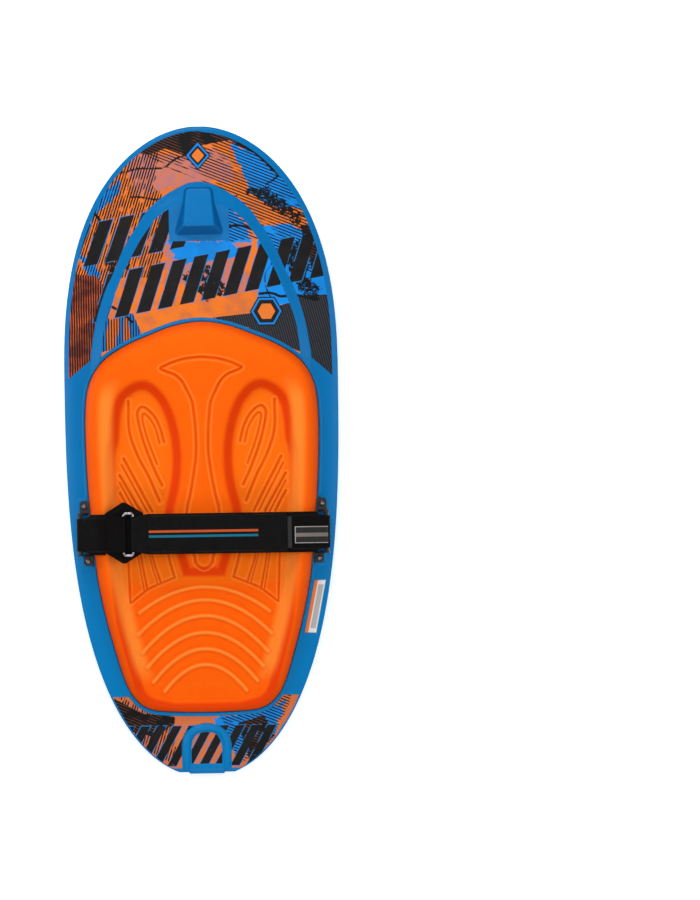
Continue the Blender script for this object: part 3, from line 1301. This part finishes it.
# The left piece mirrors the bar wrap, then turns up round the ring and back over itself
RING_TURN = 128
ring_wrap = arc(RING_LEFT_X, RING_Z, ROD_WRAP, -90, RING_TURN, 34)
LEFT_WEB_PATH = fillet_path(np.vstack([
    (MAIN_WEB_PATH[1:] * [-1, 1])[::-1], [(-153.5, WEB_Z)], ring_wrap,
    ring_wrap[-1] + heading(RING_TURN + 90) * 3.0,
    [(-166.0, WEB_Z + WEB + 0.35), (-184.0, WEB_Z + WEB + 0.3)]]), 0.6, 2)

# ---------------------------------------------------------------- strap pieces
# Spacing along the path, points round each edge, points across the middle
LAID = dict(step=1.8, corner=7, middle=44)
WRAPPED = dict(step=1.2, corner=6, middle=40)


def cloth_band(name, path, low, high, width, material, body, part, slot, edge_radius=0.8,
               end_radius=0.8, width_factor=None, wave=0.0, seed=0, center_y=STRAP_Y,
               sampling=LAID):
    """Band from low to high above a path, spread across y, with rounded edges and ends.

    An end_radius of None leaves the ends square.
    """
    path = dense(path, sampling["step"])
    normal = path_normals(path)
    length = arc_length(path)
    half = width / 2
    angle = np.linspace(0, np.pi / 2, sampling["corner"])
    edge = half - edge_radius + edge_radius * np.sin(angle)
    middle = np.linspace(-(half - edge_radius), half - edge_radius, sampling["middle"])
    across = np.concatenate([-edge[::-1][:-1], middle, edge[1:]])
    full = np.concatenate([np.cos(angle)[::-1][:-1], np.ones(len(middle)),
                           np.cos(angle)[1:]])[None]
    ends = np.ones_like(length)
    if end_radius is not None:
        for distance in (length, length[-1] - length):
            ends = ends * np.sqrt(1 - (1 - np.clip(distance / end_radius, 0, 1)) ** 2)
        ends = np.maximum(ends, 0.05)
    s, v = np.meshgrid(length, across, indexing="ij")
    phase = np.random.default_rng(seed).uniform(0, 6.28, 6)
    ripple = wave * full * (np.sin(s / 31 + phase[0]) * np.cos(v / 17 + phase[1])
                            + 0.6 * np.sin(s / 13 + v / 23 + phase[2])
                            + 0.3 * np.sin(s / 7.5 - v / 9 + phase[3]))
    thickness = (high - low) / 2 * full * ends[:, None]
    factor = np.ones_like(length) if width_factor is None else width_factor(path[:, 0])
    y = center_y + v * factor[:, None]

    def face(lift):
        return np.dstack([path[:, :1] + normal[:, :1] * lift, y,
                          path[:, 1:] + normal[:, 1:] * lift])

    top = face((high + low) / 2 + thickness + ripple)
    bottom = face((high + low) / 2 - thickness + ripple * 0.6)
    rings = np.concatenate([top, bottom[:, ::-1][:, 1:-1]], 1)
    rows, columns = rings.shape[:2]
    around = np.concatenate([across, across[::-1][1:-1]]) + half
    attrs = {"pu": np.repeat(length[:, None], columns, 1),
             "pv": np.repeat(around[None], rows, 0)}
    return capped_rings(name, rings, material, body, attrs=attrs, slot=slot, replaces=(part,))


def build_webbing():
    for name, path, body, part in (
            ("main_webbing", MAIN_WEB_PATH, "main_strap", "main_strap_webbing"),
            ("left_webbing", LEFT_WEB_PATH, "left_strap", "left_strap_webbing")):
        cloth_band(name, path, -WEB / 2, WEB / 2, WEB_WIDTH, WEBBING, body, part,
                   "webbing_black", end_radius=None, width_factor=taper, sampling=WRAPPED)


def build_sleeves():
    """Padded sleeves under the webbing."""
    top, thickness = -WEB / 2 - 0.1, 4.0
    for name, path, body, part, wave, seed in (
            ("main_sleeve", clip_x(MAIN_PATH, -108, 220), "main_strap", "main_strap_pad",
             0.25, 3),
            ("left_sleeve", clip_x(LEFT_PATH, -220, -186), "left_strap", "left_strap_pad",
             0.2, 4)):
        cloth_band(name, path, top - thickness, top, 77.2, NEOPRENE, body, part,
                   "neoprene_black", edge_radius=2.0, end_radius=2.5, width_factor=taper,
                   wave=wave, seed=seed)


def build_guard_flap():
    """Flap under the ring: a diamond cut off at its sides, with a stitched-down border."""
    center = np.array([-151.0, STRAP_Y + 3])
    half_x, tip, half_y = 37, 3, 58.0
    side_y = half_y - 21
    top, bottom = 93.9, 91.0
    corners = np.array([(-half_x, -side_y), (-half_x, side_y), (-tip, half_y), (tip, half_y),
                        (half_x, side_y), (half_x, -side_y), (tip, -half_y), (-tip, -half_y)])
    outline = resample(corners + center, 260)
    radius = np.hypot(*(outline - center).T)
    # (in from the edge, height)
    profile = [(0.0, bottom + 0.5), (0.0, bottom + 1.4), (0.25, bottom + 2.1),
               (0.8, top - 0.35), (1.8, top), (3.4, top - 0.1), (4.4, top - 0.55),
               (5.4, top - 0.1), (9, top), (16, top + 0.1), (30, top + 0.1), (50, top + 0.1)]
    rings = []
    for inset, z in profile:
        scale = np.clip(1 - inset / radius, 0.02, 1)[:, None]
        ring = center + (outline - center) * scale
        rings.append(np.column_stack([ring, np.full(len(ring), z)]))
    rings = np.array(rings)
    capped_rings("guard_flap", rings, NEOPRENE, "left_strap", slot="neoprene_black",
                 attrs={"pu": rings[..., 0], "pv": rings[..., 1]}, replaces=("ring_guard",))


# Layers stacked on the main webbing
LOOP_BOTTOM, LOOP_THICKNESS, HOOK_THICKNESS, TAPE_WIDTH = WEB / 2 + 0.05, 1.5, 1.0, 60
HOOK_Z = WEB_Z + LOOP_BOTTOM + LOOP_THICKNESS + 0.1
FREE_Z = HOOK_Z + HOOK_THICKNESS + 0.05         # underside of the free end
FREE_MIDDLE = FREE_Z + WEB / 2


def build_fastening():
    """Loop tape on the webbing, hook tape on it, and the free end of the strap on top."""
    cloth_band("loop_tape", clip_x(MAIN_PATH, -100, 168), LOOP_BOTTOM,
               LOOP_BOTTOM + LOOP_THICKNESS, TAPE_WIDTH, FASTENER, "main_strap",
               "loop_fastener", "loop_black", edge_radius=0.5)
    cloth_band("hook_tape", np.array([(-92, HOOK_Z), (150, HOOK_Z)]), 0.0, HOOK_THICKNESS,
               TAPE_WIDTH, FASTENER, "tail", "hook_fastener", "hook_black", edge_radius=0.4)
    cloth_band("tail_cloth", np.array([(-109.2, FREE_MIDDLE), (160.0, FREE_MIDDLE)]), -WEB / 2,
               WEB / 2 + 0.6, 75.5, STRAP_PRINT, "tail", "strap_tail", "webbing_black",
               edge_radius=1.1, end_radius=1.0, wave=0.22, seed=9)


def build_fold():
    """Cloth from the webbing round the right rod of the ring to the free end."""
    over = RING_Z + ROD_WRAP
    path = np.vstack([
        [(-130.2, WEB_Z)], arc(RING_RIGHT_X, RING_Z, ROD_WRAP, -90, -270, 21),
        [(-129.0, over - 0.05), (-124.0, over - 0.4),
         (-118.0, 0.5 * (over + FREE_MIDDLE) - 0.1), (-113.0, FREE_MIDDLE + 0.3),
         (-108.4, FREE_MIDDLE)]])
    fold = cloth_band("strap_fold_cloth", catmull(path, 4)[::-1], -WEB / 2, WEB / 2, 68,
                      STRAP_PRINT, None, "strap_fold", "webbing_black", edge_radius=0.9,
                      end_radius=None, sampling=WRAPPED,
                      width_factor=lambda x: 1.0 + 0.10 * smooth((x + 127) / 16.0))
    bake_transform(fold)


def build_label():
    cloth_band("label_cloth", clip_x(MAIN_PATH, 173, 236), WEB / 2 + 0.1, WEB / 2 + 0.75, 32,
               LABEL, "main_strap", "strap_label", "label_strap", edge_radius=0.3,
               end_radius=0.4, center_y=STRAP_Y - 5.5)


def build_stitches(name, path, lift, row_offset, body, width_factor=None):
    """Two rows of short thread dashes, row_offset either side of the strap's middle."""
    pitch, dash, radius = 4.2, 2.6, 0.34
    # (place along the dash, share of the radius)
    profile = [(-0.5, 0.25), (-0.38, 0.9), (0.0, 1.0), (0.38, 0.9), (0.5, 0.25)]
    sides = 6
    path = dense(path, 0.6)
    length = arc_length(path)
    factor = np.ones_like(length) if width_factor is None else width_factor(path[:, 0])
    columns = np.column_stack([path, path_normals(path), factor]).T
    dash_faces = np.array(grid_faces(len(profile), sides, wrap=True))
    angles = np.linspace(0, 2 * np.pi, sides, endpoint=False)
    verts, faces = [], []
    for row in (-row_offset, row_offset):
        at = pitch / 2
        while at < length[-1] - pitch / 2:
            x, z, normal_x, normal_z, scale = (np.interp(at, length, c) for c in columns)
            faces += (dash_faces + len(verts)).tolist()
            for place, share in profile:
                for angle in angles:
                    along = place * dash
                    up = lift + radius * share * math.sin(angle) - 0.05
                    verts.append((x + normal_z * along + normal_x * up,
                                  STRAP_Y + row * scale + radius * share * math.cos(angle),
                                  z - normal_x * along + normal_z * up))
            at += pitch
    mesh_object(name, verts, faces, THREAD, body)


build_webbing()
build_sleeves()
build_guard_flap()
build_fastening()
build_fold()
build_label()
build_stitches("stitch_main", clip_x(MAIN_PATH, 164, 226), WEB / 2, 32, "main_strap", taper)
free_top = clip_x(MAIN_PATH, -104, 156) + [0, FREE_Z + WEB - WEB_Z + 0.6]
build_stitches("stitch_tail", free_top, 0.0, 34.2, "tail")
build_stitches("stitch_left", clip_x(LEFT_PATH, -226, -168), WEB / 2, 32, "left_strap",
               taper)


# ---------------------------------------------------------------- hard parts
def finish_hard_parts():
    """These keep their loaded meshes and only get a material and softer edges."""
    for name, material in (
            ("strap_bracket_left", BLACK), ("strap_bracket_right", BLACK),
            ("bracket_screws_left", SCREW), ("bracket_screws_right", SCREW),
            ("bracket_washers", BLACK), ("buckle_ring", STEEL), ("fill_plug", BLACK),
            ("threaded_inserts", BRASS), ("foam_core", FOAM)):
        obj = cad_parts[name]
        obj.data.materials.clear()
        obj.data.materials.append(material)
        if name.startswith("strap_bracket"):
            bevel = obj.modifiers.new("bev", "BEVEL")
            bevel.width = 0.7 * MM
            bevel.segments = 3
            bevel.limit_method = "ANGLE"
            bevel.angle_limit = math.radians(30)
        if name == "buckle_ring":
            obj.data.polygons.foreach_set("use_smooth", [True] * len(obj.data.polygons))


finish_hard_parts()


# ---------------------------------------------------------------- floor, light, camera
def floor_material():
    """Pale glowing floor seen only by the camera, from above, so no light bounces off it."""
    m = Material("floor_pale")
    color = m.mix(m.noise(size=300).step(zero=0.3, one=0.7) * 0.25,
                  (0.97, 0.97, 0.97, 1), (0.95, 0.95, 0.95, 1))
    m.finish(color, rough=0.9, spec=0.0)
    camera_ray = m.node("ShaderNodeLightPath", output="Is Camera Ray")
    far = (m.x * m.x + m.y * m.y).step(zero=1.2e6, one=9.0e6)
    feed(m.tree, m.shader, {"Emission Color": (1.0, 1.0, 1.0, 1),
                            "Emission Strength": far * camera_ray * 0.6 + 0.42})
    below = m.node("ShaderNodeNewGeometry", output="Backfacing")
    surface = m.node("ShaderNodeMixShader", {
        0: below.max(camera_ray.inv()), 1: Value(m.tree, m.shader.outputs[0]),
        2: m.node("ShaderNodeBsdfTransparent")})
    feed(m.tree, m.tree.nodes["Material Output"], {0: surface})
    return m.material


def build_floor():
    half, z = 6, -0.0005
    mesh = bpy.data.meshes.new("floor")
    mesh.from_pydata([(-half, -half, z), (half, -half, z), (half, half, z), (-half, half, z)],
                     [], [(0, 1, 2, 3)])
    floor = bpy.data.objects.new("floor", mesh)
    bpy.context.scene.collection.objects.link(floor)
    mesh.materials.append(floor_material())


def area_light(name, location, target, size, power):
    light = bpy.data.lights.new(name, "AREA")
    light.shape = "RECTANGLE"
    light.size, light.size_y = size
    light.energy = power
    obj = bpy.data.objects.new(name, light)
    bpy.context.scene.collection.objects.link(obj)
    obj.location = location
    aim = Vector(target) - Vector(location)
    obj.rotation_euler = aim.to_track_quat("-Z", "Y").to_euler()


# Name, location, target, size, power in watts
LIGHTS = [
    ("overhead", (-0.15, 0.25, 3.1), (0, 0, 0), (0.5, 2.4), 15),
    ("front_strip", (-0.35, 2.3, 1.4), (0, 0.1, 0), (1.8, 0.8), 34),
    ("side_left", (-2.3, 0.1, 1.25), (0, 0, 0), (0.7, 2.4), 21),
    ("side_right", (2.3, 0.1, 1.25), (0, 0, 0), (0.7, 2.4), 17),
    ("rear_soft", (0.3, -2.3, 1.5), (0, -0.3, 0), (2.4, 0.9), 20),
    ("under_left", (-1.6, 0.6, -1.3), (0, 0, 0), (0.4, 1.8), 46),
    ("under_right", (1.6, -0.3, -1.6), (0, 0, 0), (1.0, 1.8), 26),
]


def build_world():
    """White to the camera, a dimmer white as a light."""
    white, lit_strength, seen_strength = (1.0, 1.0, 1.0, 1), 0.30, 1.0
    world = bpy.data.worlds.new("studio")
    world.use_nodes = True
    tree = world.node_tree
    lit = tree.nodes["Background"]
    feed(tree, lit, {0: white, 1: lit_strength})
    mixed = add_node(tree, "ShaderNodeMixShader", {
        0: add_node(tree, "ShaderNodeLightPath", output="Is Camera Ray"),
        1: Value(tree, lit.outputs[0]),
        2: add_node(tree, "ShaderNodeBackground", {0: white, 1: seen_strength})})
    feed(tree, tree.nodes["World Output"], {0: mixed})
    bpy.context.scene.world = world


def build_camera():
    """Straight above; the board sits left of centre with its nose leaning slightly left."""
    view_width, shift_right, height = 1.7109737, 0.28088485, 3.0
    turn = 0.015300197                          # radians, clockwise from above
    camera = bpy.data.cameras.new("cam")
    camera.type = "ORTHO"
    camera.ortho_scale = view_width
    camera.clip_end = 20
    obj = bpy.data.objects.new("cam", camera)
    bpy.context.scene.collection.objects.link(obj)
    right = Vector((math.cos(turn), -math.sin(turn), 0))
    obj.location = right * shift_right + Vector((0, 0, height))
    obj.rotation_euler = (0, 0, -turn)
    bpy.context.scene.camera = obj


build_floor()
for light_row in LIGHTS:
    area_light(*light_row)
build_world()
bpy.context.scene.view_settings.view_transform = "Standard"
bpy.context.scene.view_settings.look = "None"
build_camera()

------------------------------------------------------------

*WRITTEN INSTRUCTION*
Begin at the line containing "bake_transform(fold)", end at the line containing "end_radius=0.4, center_y=STRAP_Y - 5.5)", and reproduce every line in that range exactly, both ends included.

*WRITTEN RESPONSE*
    bake_transform(fold)


def build_label():
    cloth_band("label_cloth", clip_x(MAIN_PATH, 173, 236), WEB / 2 + 0.1, WEB / 2 + 0.75, 32,
               LABEL, "main_strap", "strap_label", "label_strap", edge_radius=0.3,
               end_radius=0.4, center_y=STRAP_Y - 5.5)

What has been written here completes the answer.